The lack of maintenance of buildings is a major complaint. Sometimes buildings have been allowed to deteriorate for years and residents have been completely frustrated in all efforts to get the work done. Peter Bottomley has called for failures in some extremely serious cases to be criminalised. I have not gone into the detail of which aspects he thinks should be criminalised, whether it is the corrupt taking of the money or the failure to maintain buildings, so, again, I refer noble Lords to his comments. The OFT is carrying out an investigation of the residential leasehold property management market.
As leasehold is a property tenure used only in Hawaii and the UK—this was stated very clearly during the passage of earlier Bills in which I was involved—I think it is time that we looked at it again and I commend the comments of the noble Lord, Lord Beecham, in that regard. I still have a flat in Australia under a system known as strata title.

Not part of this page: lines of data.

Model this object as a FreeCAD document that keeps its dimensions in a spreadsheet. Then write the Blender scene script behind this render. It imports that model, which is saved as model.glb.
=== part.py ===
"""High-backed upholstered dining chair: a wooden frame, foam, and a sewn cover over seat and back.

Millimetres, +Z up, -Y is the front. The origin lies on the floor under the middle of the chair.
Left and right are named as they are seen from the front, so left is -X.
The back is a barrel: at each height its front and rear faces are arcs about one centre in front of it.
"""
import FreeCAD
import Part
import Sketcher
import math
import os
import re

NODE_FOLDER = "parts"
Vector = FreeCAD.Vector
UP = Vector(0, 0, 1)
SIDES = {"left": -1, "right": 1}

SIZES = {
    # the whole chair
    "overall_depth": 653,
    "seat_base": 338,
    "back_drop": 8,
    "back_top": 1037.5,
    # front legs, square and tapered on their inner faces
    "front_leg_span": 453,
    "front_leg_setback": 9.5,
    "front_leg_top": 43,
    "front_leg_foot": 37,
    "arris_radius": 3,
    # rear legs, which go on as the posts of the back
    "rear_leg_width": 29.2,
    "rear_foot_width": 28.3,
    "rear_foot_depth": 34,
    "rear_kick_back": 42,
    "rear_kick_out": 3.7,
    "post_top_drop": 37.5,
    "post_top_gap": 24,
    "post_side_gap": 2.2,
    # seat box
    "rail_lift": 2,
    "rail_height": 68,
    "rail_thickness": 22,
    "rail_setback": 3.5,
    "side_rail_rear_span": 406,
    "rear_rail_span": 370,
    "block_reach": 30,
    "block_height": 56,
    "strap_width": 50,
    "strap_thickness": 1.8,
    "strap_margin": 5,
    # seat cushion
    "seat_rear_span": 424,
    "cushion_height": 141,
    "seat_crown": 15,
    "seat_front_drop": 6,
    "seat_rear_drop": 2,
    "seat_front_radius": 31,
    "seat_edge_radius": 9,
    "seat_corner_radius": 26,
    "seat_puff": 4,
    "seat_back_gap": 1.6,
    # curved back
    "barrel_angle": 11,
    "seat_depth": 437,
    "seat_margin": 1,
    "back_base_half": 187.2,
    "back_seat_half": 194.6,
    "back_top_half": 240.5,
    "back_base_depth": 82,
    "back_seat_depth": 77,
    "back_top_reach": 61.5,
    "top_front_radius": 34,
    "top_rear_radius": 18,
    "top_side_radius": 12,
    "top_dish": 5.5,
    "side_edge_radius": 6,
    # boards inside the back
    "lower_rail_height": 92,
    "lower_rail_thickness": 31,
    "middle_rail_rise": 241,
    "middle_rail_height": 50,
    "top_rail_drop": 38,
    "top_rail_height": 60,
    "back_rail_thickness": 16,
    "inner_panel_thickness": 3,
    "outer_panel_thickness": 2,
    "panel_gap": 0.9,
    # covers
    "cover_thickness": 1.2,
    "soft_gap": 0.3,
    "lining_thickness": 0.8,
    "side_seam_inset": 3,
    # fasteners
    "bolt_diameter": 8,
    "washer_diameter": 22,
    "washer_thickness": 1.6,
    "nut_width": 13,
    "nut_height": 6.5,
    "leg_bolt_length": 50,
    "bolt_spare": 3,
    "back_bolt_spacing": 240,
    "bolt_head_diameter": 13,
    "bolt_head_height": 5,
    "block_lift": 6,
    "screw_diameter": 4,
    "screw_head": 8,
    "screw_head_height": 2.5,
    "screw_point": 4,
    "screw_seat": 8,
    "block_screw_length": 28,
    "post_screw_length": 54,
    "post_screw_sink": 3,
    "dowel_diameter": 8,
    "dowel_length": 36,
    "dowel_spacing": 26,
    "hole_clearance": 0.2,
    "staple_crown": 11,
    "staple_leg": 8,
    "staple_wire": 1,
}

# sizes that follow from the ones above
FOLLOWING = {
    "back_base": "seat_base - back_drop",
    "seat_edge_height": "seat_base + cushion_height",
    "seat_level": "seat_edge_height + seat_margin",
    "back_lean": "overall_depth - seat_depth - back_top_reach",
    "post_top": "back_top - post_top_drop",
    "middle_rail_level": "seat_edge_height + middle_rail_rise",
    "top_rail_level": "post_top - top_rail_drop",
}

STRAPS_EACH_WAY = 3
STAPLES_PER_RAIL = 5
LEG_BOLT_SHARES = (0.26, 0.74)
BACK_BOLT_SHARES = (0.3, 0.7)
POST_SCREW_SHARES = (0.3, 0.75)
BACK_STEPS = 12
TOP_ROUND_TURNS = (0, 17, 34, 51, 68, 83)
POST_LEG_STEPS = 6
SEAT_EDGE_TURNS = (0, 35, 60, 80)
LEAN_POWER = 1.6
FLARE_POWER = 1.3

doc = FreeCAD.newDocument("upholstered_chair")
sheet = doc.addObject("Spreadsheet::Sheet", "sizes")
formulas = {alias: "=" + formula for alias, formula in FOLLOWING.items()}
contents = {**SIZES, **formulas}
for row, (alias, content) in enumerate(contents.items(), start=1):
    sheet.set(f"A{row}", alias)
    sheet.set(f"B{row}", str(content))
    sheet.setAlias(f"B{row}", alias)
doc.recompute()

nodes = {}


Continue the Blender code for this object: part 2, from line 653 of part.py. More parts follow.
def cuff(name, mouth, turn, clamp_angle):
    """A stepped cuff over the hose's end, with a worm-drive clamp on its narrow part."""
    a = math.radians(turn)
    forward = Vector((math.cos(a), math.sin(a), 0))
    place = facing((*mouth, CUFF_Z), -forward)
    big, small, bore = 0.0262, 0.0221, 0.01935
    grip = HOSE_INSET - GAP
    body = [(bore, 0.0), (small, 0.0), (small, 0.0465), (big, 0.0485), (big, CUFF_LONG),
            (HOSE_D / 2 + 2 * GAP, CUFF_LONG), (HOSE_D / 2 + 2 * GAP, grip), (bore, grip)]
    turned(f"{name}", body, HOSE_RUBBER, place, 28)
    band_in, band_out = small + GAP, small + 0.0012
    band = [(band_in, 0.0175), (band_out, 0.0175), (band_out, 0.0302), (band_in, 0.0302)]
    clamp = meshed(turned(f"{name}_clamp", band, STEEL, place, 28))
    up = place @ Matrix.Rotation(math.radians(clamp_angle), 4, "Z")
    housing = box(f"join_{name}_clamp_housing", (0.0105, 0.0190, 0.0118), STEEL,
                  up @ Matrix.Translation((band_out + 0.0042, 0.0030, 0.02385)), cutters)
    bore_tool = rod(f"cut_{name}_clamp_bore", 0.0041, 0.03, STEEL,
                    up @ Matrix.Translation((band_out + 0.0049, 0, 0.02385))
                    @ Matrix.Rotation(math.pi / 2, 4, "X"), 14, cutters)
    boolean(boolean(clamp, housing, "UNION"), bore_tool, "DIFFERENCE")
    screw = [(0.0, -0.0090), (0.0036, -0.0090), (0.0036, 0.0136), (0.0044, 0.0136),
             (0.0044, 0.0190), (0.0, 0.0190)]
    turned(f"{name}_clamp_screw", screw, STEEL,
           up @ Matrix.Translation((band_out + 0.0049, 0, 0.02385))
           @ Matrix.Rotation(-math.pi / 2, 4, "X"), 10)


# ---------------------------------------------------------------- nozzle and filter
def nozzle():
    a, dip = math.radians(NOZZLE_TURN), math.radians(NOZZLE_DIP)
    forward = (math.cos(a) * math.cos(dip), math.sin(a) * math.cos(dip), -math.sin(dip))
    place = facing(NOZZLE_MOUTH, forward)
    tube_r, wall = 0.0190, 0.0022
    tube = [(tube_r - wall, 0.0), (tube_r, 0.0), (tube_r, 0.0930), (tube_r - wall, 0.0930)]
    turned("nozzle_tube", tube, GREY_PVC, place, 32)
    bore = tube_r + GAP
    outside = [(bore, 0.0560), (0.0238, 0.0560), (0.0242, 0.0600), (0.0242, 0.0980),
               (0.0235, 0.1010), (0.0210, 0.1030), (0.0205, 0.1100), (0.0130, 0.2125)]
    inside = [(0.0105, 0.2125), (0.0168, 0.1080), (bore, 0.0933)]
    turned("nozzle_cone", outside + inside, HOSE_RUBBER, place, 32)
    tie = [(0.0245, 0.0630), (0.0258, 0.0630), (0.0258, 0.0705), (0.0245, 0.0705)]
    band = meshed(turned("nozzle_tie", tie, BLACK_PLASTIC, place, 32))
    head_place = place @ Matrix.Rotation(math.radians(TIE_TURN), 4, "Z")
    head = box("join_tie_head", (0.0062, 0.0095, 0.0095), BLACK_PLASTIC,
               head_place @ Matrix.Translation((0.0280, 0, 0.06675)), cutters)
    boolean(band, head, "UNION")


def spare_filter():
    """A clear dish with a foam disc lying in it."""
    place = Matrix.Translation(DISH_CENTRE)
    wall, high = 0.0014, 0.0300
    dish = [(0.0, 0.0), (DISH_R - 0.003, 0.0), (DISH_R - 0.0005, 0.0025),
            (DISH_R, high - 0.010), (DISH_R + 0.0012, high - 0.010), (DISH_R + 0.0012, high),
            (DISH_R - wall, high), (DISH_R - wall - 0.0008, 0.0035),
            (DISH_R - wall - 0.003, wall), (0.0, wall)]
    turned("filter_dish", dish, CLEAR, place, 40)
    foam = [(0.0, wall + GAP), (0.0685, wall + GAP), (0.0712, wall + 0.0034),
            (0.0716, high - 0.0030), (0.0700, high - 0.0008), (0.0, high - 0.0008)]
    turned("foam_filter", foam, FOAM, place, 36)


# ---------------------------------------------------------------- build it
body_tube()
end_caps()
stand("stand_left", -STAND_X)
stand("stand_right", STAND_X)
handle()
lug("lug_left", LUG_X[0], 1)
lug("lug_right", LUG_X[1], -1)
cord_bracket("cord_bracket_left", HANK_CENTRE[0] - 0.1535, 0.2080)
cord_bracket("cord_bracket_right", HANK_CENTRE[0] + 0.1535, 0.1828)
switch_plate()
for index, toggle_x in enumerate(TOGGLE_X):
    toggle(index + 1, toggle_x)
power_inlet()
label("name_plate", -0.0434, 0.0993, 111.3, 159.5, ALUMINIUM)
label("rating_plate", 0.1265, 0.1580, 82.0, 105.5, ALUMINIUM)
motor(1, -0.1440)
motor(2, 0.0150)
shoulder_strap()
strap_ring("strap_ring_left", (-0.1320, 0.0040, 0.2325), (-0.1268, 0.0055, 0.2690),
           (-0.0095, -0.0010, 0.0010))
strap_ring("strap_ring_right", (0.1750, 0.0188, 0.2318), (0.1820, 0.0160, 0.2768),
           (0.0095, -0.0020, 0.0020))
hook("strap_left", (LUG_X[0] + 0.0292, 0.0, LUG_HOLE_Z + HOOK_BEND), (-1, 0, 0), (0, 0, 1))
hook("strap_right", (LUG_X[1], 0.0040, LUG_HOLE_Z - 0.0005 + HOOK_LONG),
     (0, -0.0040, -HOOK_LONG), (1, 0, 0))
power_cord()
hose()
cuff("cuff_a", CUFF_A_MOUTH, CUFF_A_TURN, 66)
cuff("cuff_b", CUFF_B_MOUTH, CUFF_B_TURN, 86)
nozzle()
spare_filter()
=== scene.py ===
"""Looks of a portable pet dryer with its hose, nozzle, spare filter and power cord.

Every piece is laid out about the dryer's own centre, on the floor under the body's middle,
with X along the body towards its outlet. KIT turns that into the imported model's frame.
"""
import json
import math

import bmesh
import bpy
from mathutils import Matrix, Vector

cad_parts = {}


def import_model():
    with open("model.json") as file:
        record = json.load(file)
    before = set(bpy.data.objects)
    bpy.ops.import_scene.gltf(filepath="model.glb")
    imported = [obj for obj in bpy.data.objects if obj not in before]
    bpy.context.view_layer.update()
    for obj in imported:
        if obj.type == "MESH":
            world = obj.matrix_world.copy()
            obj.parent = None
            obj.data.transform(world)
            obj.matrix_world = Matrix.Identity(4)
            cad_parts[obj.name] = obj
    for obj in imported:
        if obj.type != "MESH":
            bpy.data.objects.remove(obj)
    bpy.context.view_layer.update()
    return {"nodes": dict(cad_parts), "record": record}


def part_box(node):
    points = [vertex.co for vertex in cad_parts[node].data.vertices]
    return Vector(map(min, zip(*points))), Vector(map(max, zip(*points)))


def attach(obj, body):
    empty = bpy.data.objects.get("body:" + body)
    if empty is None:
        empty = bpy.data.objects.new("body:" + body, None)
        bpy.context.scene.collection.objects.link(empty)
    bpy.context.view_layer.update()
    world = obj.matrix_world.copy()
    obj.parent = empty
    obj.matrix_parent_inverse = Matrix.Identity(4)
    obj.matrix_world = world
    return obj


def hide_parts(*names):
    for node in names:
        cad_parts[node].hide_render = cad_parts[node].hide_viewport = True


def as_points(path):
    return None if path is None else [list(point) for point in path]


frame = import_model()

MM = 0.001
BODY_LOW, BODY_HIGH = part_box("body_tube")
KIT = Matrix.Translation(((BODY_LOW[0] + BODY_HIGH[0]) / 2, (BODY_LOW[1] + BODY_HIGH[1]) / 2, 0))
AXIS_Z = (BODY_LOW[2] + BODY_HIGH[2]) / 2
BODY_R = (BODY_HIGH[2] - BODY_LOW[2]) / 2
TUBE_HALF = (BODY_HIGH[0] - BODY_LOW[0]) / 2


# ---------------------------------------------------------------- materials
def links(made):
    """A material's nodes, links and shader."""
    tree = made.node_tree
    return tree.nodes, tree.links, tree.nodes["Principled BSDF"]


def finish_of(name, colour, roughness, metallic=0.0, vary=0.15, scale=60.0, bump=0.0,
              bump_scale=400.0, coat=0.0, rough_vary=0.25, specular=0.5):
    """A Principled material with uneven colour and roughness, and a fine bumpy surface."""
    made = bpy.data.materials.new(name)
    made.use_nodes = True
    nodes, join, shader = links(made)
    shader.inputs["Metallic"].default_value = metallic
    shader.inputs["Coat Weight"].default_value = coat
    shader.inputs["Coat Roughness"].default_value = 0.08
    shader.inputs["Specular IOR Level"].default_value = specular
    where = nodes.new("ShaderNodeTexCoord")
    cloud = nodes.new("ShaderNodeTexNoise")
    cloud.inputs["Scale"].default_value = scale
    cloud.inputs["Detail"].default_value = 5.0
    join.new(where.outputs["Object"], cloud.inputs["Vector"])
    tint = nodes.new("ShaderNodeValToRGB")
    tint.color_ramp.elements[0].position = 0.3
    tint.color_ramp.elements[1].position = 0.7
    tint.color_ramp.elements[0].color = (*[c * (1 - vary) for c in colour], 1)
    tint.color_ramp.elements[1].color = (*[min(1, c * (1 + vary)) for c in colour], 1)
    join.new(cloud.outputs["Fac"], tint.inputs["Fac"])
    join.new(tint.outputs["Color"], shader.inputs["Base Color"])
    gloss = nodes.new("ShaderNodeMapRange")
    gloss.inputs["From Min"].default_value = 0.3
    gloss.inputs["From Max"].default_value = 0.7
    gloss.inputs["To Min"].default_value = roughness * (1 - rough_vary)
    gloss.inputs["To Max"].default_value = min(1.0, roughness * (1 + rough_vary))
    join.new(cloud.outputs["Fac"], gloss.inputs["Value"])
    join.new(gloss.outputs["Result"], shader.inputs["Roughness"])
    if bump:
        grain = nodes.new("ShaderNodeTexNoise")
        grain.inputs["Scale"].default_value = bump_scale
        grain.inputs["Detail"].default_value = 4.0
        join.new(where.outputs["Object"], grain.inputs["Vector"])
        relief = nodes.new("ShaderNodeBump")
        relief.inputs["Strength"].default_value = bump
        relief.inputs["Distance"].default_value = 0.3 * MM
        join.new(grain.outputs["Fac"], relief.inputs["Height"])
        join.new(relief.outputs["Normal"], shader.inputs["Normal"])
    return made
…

However, I understand that there are faults in the Commonhold and Leasehold Reform Act 2002, and we should also look at that. The major fault is the 100% agreement that is required in certain circumstances.
I have set out these matters in order to place them on record in Hansard as a starting point in explaining some of the problems connected with leasehold property to people in general and to Members of this House. I seek to give us an idea of how to move on. The Minister—Kris Hopkins—sent a letter on 6 January 2014 to the Association of Leasehold Enfranchisement Practitioners, which states, “This Bill aims to make a minor but worthwhile change”. That exactly sums up the position.
I hope that the Bill will make progress. I was fascinated to hear my noble friend, in introducing it, refer to one small step being taken. I was born in Parkes, where the radio telescope transmitted man’s first step on the moon worldwide, because they could not see it in the US. Therefore, the words “one small step” are highly significant to me and may be a good omen that we will get something out of this process. I support the Bill and congratulate my noble friend on bringing it before the House.